Ryan,looks like a comfortable place to wait on mr. big !!!!!!


----------



## oneluckypops (Feb 24, 2007)

12 Gage said:


> Tubing? that sounds interesting. Can you elaborate?


Here is a link from when I was building it and also a few pictures of it.
http://www.archerytalk.com/vb/showthread.php?t=1060174


----------



## ryan073 (Nov 3, 2007)

here's what i've gotten two years in a row out of the same stand


----------



## Raymond 1 (Feb 23, 2010)

Hey oneluckypops,
Can you supply us with the dimensions, building plans, and a materials list for your blind?
Thanks,
Raymond


----------



## patterstdeer (Feb 28, 2006)

*Box stand*

hee is a coupl of one of mine


----------



## rutnstrut (Sep 16, 2003)

Does anyone notice mature bucks avoiding these after the settle in time.
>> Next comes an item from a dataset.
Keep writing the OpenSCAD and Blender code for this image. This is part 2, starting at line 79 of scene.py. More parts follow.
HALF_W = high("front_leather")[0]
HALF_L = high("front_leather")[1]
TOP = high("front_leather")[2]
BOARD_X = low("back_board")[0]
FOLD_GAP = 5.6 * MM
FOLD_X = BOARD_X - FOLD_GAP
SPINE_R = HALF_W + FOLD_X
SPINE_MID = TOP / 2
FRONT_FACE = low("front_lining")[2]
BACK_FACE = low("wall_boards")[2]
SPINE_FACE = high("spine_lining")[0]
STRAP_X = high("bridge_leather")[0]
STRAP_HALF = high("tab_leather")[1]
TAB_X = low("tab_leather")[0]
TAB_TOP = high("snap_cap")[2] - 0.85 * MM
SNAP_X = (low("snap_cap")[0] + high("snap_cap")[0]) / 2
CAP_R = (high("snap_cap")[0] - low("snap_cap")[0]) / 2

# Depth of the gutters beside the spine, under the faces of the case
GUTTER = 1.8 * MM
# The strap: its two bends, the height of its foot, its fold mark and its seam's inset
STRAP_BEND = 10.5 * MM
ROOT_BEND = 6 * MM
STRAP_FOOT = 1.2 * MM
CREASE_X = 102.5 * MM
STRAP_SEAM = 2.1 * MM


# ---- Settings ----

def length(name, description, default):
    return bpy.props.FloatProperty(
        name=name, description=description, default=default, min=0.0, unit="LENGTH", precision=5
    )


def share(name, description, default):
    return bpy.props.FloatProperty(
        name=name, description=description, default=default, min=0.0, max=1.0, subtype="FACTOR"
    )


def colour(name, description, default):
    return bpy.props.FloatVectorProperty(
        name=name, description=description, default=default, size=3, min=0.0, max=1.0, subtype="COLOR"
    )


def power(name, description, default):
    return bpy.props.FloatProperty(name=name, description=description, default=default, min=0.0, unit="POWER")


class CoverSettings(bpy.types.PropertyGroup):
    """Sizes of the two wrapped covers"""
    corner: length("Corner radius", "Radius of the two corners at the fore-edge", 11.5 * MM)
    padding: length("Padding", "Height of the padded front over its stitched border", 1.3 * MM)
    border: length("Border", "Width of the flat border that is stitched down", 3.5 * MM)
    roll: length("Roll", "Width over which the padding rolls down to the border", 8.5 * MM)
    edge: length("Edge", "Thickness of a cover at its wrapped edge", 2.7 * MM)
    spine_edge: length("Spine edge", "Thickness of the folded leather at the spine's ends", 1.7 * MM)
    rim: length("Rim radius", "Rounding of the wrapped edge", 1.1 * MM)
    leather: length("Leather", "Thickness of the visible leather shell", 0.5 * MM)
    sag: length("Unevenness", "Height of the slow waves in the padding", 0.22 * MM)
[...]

This is assuming it is hunted properly and everything.


----------



## Shootin Jim (Dec 27, 2010)

The biggest bucks I've ever seen locally (where I usually hunt) have been walking next to garages and through the cabins along the lake.
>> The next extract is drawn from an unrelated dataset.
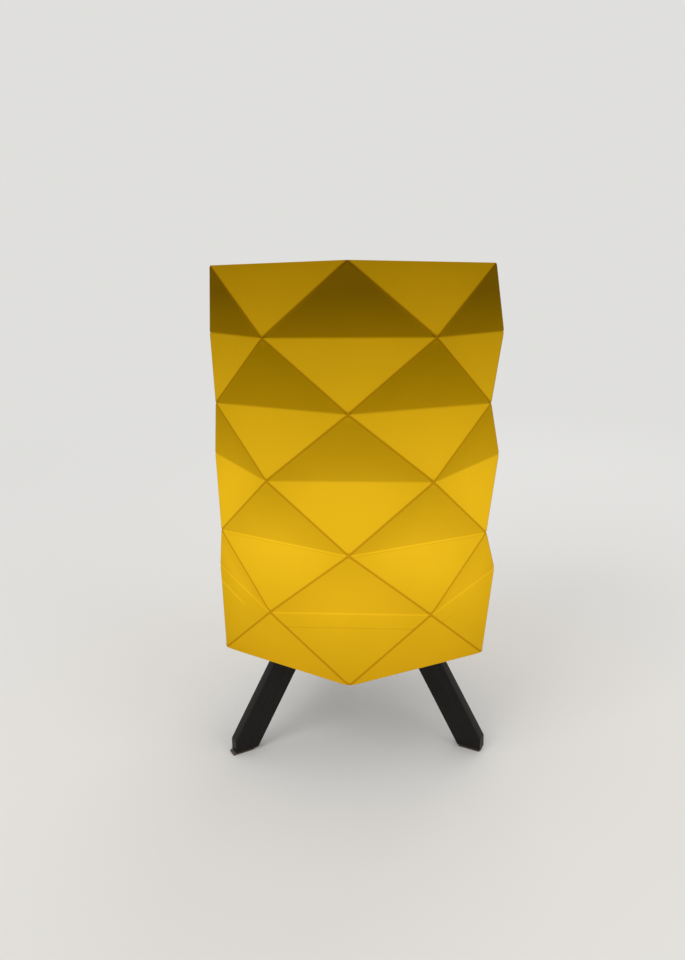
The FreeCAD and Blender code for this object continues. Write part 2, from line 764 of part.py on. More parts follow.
def make_centre_contact():
    """Bent brass strip: a foot on the recess floor, a ramp and a level top under the bulb's tip."""
    body = new_body("centre_contact")
    thick, reach = "contact_thickness", "contact_reach"
    top = f"({CONTACT_FOOT} + contact_rise)"
    strip = draw_outline(
        new_sketch(body, "tongue", "XZ_Plane"),
        [
            (f"(0 - {reach})", CONTACT_FOOT),
            (f"(0 - {reach} / 2 + {thick})", CONTACT_FOOT),
            (f"(0 - {reach} / 4 + {thick})", f"({top} - {thick})"),
            (f"({reach} / 2)", f"({top} - {thick})"),
            (f"({reach} / 2)", top),
            (f"(0 - {reach} / 4 - {thick})", top),
            (f"(0 - {reach} / 2 - {thick})", f"({CONTACT_FOOT} + {thick})"),
            (f"(0 - {reach})", f"({CONTACT_FOOT} + {thick})"),
        ],
    )
    add_pad(body, strip, "contact_width", symmetric=True)
    bind(body, "Placement.Base.z", PLATE_TOP)
    return body


def make_terminals():
    """Two brass blocks under the insert, each with a screw from outside."""
    near = "(terminal_radius - terminal_depth / 2)"
    far = "(terminal_radius + terminal_depth / 2)"
    foot = f"({INSERT_FOOT} - terminal_height)"
    middle = f"({INSERT_FOOT} - terminal_height / 2)"
    blocks = new_body("terminal_blocks")
    side = draw_outline(
        new_sketch(blocks, "block_side", "XZ_Plane"),
        [(near, foot), (far, foot), (far, INSERT_FOOT), (near, INSERT_FOOT)],
    )
    add_pattern(blocks, add_pad(blocks, side, "terminal_width", symmetric=True), "2")
    bore = new_sketch(blocks, "block_bore", "YZ_Plane")
    draw_circle(bore, "terminal_screw_radius + screw_gap", "0", middle)
    add_pocket(blocks, bore, "2 * holder_radius", symmetric=True)
    bind(blocks, "Placement.Base.z", PLATE_TOP)

    screws = new_body("terminal_screws")
    shank_end = f"({far} - terminal_screw_reach)"
    shank_side = f"({middle} + terminal_screw_radius)"
    head_end = f"({far} + terminal_head_height)"
    head_side = f"({middle} + terminal_head_radius)"
    half = draw_outline(
        new_sketch(screws, "terminal_screw_half", "XZ_Plane"),
        [
            (shank_end, middle),
            (head_end, middle),
            (head_end, head_side),
            (far, head_side),
            (far, shank_side),
            (shank_end, shank_side),
        ],
    )
    turned = screws.newObject("PartDesign::Revolution", "terminal_screw_turned")
    turned.Profile = half
    turned.ReferenceAxis = (half, ["Edge1"])
    turned.Angle = 360
    doc.recompute()
    add_pattern(screws, turned, "2")
    bind(screws, "Placement.Base.z", PLATE_TOP)
    return [blocks, screws]


# ---- The bulb ----

BULB_FOOT = f"({PLATE_TOP} + {TIP_HEIGHT})"


def make_bulb_cap():
    """Solder tip, glass cone and threaded cap; the thread is left as its outer cylinder."""
    tip = lathe(
        "bulb_tip",
        [
            ("0", "0"),
            ("(tip_radius / 2)", "0"),
            ("tip_radius", "(tip_height / 2)"),
            ("tip_radius", "tip_height"),
            ("0", "tip_height"),
        ],
        BULB_FOOT,
    )
    top = "(tip_height + insulator_height)"
    cone = lathe(
        "bulb_insulator",
        [
            ("0", "tip_height"),
            ("insulator_foot_radius", "tip_height"),
            ("insulator_radius", top),
            ("0", top),
        ],
        BULB_FOOT,
    )
    outer, wall = "bulb_cap_radius", "bulb_cap_wall"
    inside = f"({outer} - {wall})"
    lip = "(insulator_radius - 3 * bulb_cap_wall)"
    cap = lathe(
        "bulb_cap",
        [
            (lip, top),
            (inside, top),
            (outer, f"({top} + {wall})"),
            (outer, "bulb_cap_length"),
            (inside, "bulb_cap_length"),
            (inside, f"({top} + {wall})"),
            (lip, f"({top} + {wall})"),
        ],
        BULB_FOOT,
    )
    return [tip, cone, cap]


def make_bulb_body():
    """Plastic body: a spigot in the cap, then a flare up to the globe, hollow for the driver."""
    wall, neck, rim = "bulb_wall", "bulb_cap_length", "(bulb_cap_length + flare_height)"
    spigot = "(bulb_cap_radius - bulb_cap_wall - spigot_gap)"
    waist = "(bulb_cap_length + waist_rise)"
    seat = "globe_seat_radius"
    board_seat = f"({seat} - {wall} - led_board_gap)"
    ledge = f"({board_seat} - led_ledge)"
    shoulder = f"({BOARD_FOOT} - led_ledge)"
    return lathe(
        "bulb_body",
        [
            (f"({spigot} - {wall})", f"({neck} - bulb_spigot_depth)"),
            (spigot, f"({neck} - bulb_spigot_depth)"),
            (spigot, neck),
            ("neck_radius", neck),
            ("waist_radius", waist),
            (f"({seat} - {wall} / 2)", shoulder),
            (seat, rim),
            (board_seat, rim),
            (board_seat, BOARD_FOOT),
            (ledge, BOARD_FOOT),
            (f"({ledge} - {wall} / 2)", f"({shoulder} - {wall} / 2)"),
            (f"(waist_radius - {wall})", f"({waist} + {wall} / 2)"),
            (f"({spigot} - {wall})", f"({neck} + {wall})"),
        ],
        BULB_FOOT,
    )


def make_bulb_globe():
    """Opal globe: a hollow ball cut level where it meets the body's rim."""
    centre = f"({BULB_FOOT} + bulb_cap_length + flare_height + {GLOBE_RISE})"
    rim = f"({BULB_FOOT} + bulb_cap_length + flare_height)"
    balls = []
    for name, radius in (("outer", "globe_radius"), ("inner", "(globe_radius - globe_wall)")):
        ball = doc.addObject("Part::Sphere", f"globe_{name}_ball")
        bind(ball, "Radius", radius)
        bind(ball, "Placement.Base.z", centre)
        balls.append(ball)
    hollow = doc.addObject("Part::Cut", "globe_hollow")
    hollow.Base, hollow.Tool = balls
    below = doc.addObject("Part::Cylinder", "globe_below_rim")
    bind(below, "Radius", "2 * globe_radius")
    bind(below, "Height", "2 * globe_radius")
    bind(below, "Placement.Base.z", f"{rim} - 2 * globe_radius")
    globe = doc.addObject("Part::Cut", "bulb_globe")
    globe.Label = "bulb_globe"
    globe.Base, globe.Tool = hollow, below
    doc.recompute()
    return globe


def make_led_parts():
    """The board on the body's ledge, and the diodes around it."""
    edge = "(globe_seat_radius - bulb_wall - 2 * led_board_gap)"
    board = lathe(
        "led_board",
        [
            ("0", BOARD_FOOT),
            (edge, BOARD_FOOT),
            (edge, f"({BOARD_FOOT} + led_board_thickness)"),
            ("0", f"({BOARD_FOOT} + led_board_thickness)"),
        ],
        BULB_FOOT,
    )
    chips = new_body("led_chips")
    half = "(led_side / 2)"
    chip = draw_outline(
        new_sketch(chips, "diode", "XY_Plane"),
        [
            (f"(led_radius - {half})", f"(0 - {half})"),
            (f"(led_radius + {half})", f"(0 - {half})"),
            (f"(led_radius + {half})", half),
            (f"(led_radius - {half})", half),
        ],
    )
    add_pattern(chips, add_pad(chips, chip, "led_height"), "led_count")
    bind(chips, "Placement.Base.z", f"{BULB_FOOT} + {BOARD_FOOT} + led_board_thickness")
    doc.recompute()
    return [board, chips]


def make_block(name, corner, extent):
    """A box by its lowest corner and its extent, all expressions."""
    block = doc.addObject("Part::Box", name)
    for side, expression in zip(("Length", "Width", "Height"), extent):
        bind(block, side, expression)
    for axis, expression in zip("xyz", corner):
        bind(block, f"Placement.Base.{axis}", expression)
    return block


def make_driver():
    """Driver board upright under the diode board, with its three largest components."""
    foot = f"({BULB_FOOT} + {BOARD_FOOT} - driver_height)"
    board = make_block(
        "driver_board",
        ("(0 - driver_thickness / 2)", "(0 - driver_width / 2)", foot),
        ("driver_thickness", "driver_width", "driver_height"),
    )
    board.Label = "driver_board"
    capacitor = doc.addObject("Part::Cylinder", "capacitor")
    bind(capacitor, "Radius", "capacitor_radius")
    bind(capacitor, "Height", "capacitor_height")
    bind(capacitor, "Placement.Base.x", "driver_thickness / 2 + capacitor_radius")
    lift = f"({foot} + (driver_height - capacitor_height) / 2)"
    bind(capacitor, "Placement.Base.z", lift)
    coil = make_block(
        "coil",
        ("(0 - driver_thickness / 2 - coil_side)", "(0 - coil_side / 2)", lift),
        ("coil_side", "coil_side", "coil_height"),
    )
    chip = make_block(
        "control_chip",
        (
            "(0 - driver_thickness / 2 - chip_thickness)",
            "(0 - chip_width / 2)",
            f"({lift} + coil_height + chip_thickness)",
        ),
        ("chip_thickness", "chip_width", "chip_height"),
    )
    return [board, group("driver_parts", [capacitor, coil, chip])]


legs = [make_leg("leg_" + name, index) for index, name in enumerate(LEGS)]
pads = [make_foot_pad("pad_" + name, index) for index, name in enumerate(LEGS)]
nodes = [
    make_shade_sheet(),
    make_stiffener_ring(),
    make_base_plate(),
    make_leg_hub(),
    *legs,
    *pads,
    make_plate_screws(),
    *make_nipple_set(),
    *make_holder_shells(),
    *make_holder_core(),
    *make_bulb_cap(),
    make_bulb_body(),
    make_bulb_globe(),
    *make_led_parts(),
    *make_driver(),
]
doc.recompute()

for item in doc.Objects:
    if "Invalid" in item.State or "Error" in item.State:
        raise RuntimeError(f"{item.Label} failed: {item.State}")
for node in nodes:
    if node.Shape.isNull() or not node.Shape.isValid():
        raise RuntimeError(f"{node.Label} has no valid shape")

os.makedirs("parts", exist_ok=True)
for node in nodes:
    node.Shape.exportStep(f"parts/{node.Label}.step")
    box = node.Shape.BoundBox
    print(
        f"{node.Label:16s} solids {len(node.Shape.Solids)}  volume {node.Shape.Volume / 1000:8.3f} cm3"
        f"  x {box.XMin:7.2f} {box.XMax:7.2f}  y {box.YMin:7.2f} {box.YMax:7.2f}"
        f"  z {box.ZMin:7.2f} {box.ZMax:7.2f}"
    )
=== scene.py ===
# %% [markdown]
# # A folded lamp on a tripod
#
# The lamp is one yellow translucent sheet, creased into triangles and closed to a six-sided tube. It stands
# on a thin steel plate, and the plate on a wooden hub with three splayed legs. Inside, a small screw-in
# bulb stands in a black lampholder.
#
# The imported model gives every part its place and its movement. This script gives the parts their looks:
# pieces whose form matters are built again as finer surfaces, and the others get a worked-out finish.

import math

import bmesh
import bpy
import numpy as np
from mathutils import Matrix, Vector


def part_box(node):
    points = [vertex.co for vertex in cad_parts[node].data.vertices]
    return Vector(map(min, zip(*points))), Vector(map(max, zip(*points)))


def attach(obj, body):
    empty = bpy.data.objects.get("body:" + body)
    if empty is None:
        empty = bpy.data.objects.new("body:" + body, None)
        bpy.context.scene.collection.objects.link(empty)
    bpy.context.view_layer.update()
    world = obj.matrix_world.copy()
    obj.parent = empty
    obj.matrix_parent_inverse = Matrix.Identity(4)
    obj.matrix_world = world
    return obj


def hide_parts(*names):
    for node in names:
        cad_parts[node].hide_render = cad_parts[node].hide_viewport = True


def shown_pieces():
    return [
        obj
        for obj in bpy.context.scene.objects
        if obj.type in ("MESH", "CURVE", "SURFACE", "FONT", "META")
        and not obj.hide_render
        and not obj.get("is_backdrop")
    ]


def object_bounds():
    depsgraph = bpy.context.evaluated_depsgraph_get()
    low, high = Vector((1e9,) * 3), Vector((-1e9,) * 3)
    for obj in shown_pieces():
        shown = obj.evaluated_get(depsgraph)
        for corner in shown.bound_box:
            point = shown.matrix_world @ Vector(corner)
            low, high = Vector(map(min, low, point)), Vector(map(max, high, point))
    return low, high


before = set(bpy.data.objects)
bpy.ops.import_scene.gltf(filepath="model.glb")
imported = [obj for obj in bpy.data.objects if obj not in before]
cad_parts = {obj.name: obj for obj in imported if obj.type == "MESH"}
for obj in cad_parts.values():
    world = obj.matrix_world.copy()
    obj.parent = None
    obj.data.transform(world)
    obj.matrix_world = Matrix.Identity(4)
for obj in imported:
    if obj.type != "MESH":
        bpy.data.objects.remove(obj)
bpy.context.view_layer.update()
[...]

The giant I saw next to a garage this fall took off as soon as I slowed down.

If they feel safe, they'll stick around.


----------



## cgooch (Jul 31, 2012)

I have a little over twenty acres in Pennsylvania behind my house. When I bought the place my neighbor already had a deer stand in the prime location and I let him keep on hunting there. He passed away a few years ago and I am finally getting to hunt there. I decided I wanted the deer stand of my dreams and I have got a good start on it. It is 16 feet high and 8 foot square.


----------



## KyKrazy (Jan 6, 2010)

Thats Not A Deerstand!! Thats A Space Station!!!


----------



## cgooch (Jul 31, 2012)

Going for all day comfort! I can't get out and about like I used to do!


----------



## Kansas Kid (Jun 3, 2004)

I built 2 of these last year. i think i had a little over $1000 in both of them.


----------



## Kansas Kid (Jun 3, 2004)




----------



## whack&stack (Oct 15, 2007)

rutnstrut said:


> Does anyone notice mature bucks avoiding these after the settle in time. This is assuming it is hunted properly and everything.


Nope one of the oldest bucks I've ever seen in Ohio was killed with a bow out of one a few years ago


----------



## Kansas Kid (Jun 3, 2004)

After I boxed in the frame, I put hardibacker concrete siding on it and a metal roof. my great grandkids will be able to hunt out of these things.


----------



## Txbdyguard62 (Jun 10, 2013)

I have built two using scaffolding. Mine are 4'x8' room for two people to hunt. Metal roof is not an issue. Mine are 7' off the ground which is plenty tall.


----------